Run Credit Checks on New Customers
Researching a new client’s or prospect’s creditworthiness is essential to determine if they are a sound candidate for extending credit. Credit reports can offer valuable insight, aiding you in understanding their payment history and public records.
However, as this data can become obsolete quickly, you must also consider the industry in which the company operates and any local market nuances that could be of significance before approving them for credit.
By considering all of this, you can make an educated decision about whether or not offering a line of credit is worthwhile and appropriate.
Reduce Risk of Bad Debt
Bad debt can quickly snowball and erode a company’s working capital, leaving it with limited resources to meet current financial commitments.
Businesses looking to reduce the impact of such debt need to be proactive in tackling the issue – by selling higher-margin products or increasing their margins across offerings, introducing tighter credit management processes, speeding up payment collections, and utilizing just-in-time logistics to recalibrate stock levels.
Although this may require an investment of time and resources upfront, protecting your business from expensive losses will pay off in the long run.

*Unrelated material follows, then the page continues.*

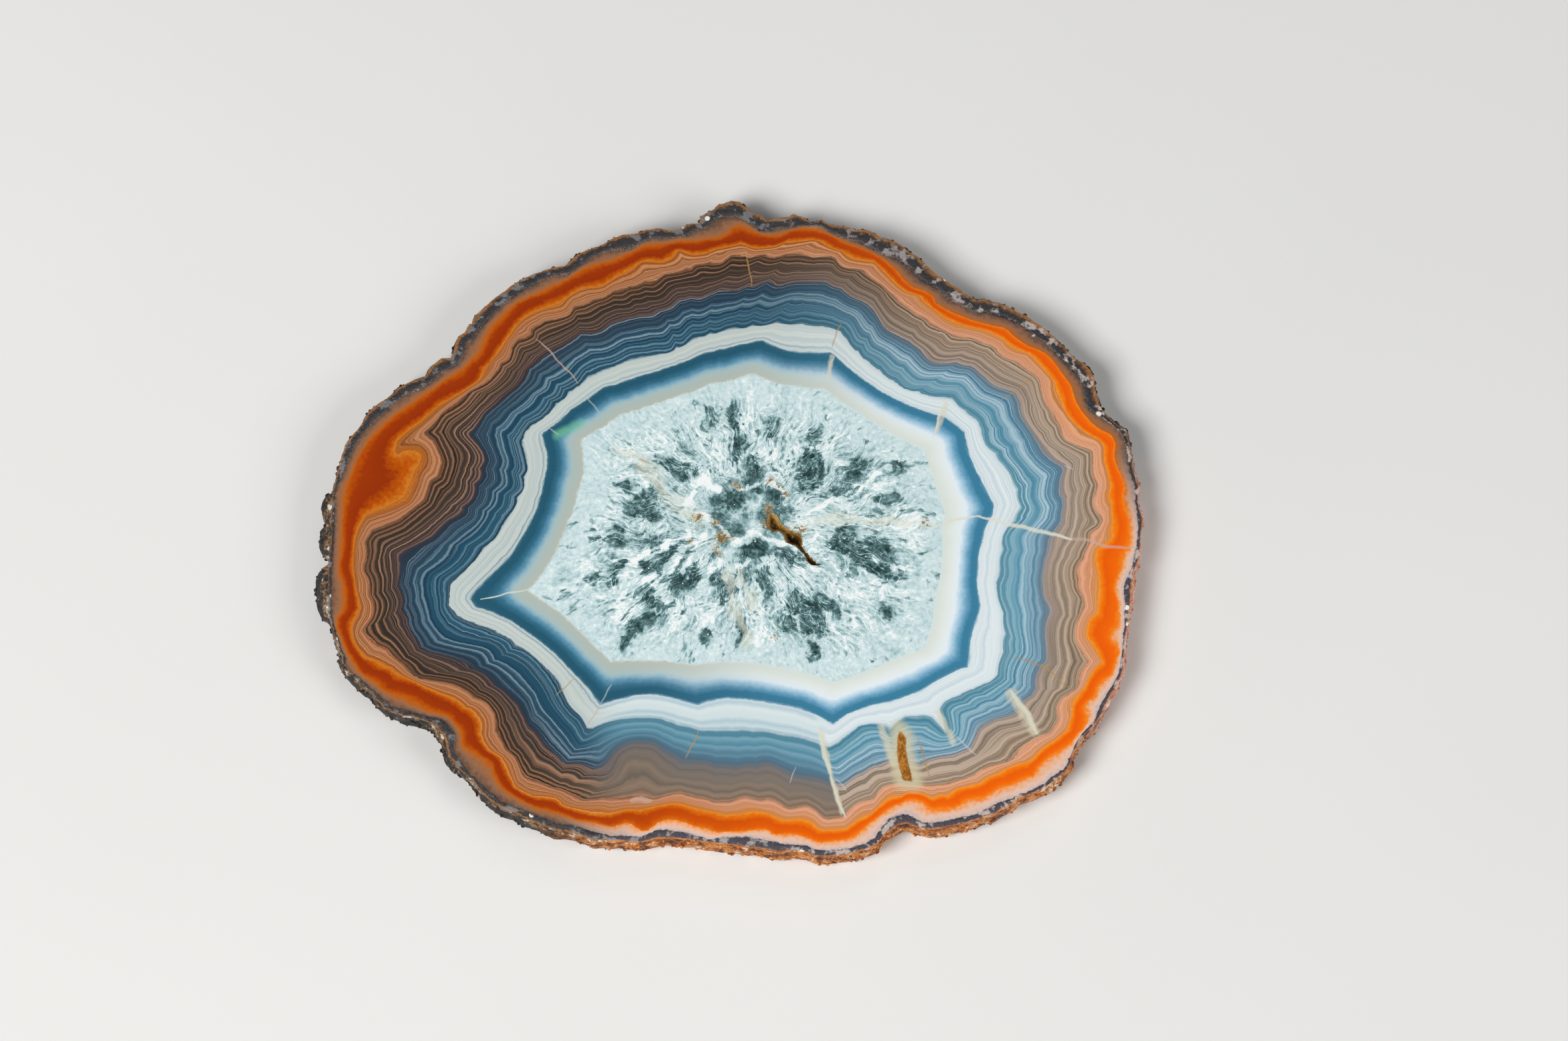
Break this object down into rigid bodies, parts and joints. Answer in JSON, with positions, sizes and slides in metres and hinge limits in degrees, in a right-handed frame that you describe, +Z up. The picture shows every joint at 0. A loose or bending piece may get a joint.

Improve Cash Flow Cycle Time
Increasing cash flow is a key component for driving working capital, and there are multiple ways to turn money tied up in the production or sales cycle into cash.
Options worth exploring include: asking for upfront payments on orders, reducing credit terms, billing customers immediately upon sale, or getting a better grip on sales forecasting/demand planning.
Flexibility in your operating cycle is necessary to remain competitive and make the most of your working capital. It is especially important to manage working capital well when you are experiencing an increase in business operations.
Seek Additional Long-Term Bank Financing
You can add to the company’s available cash by taking on more long-term debt without overly increasing your short-term liabilities.
You may also wish to consider refinancing some short-term debts into long-term ones. Since the debts are no longer due within 12 months, you’ll decrease your current liabilities.
Reduce Unnecessary Spend and Expenses
Regularly analyze your business expenses, especially the variable ones. With analysis, you can gain insight into how you may be able to restructure your costs and pricing to increase working capital or cut overall costs.
You can accomplish this by negotiating discounts with the most important suppliers in your supply chain, or finding suppliers who offer better pricing.
Regular analysis also helps you find other cost savings opportunities without sacrificing product or service quality.
Invest in Trade Credit Insurance
Trade credit insurance is a valuable tool for businesses seeking to protect their capital from late or non-existent payments. It acts as a financial safety net by insuring accounts receivable and helping to offset the costs of bad debt reserves.
Not only that, banks recognize this insurance and may offer businesses lower interest rates on loans because their accounts receivable are secured collateral.
Trade credit insurance provides the security of protection while freeing up capital in the long run and allowing companies to expand growth opportunities.
Optimize Inventory Management
You’ll spend less overall by reducing overstock and the chance that you’ll have to write off bad inventory. This frees up revenue to reinvest in other areas of the business. Good inventory management processes can help improve cash flow.
Working Capital Management
This is managing managing a company’s current assets and liabilities to ensure adequate liquidity to meet its short-term obligations and remain profitable over time.
Proper management allows your business to maintain sufficient liquidity to cover its short-term debt obligations without taking on additional debt or selling off assets.
This helps you remain competitive in the marketplace while also preserving your ability to take advantage of potential opportunities that may arise in the future.
By keeping an eye on current assets and liabilities, businesses can better anticipate potential cash flow problems before they become critical issues.
Forecast, Analyze Risk and Plan Properly
This includes forecasting cash flow needs, setting aside necessary funds for future investments, and creating a budget with realistic goals and objectives.
Having a plan will help you anticipate potential problems before they arise and identify areas where your business can make cost savings or increase revenues.
It will also give you an idea of how much money you need to keep on hand for contingencies or unexpected expenses.
Maintain Adequate Cash Reserves
It’s important to maintain adequate cash reserves to ensure that your business always has access to the funds it needs when it needs them.
This means setting aside enough monthly money so your business can weather any unexpected expenses or slow periods without having to borrow from outside sources or dip into other accounts.
You should also consider investing in short-term investments like CDs or Treasury bills to grow your cash reserves while taking advantage of higher interest rates than traditional savings accounts offer.
Manage Debt Wisely
Make sure you don’t take on too much debt at once and ensure that any loans are at reasonable interest rates with set repayment schedules that fit within your budget.
It also means avoiding high-risk investments or speculative ventures, as these can quickly strain your finances if things don’t pan out as expected. Pay off any existing debt as soon as possible so that more money is available for other endeavors.
Understanding and managing working capital is essential for any successful procurement professional who wishes to optimize their company’s resource utilization while maximizing profits.
Being mindful of liquidity enables you to make informed decisions about your purchases while negotiating better payment terms with suppliers when necessary.
By being aware of how much debt you can handle without compromising future operations or profits, you can help ensure the business remains afloat in any economic landscape—now more than ever!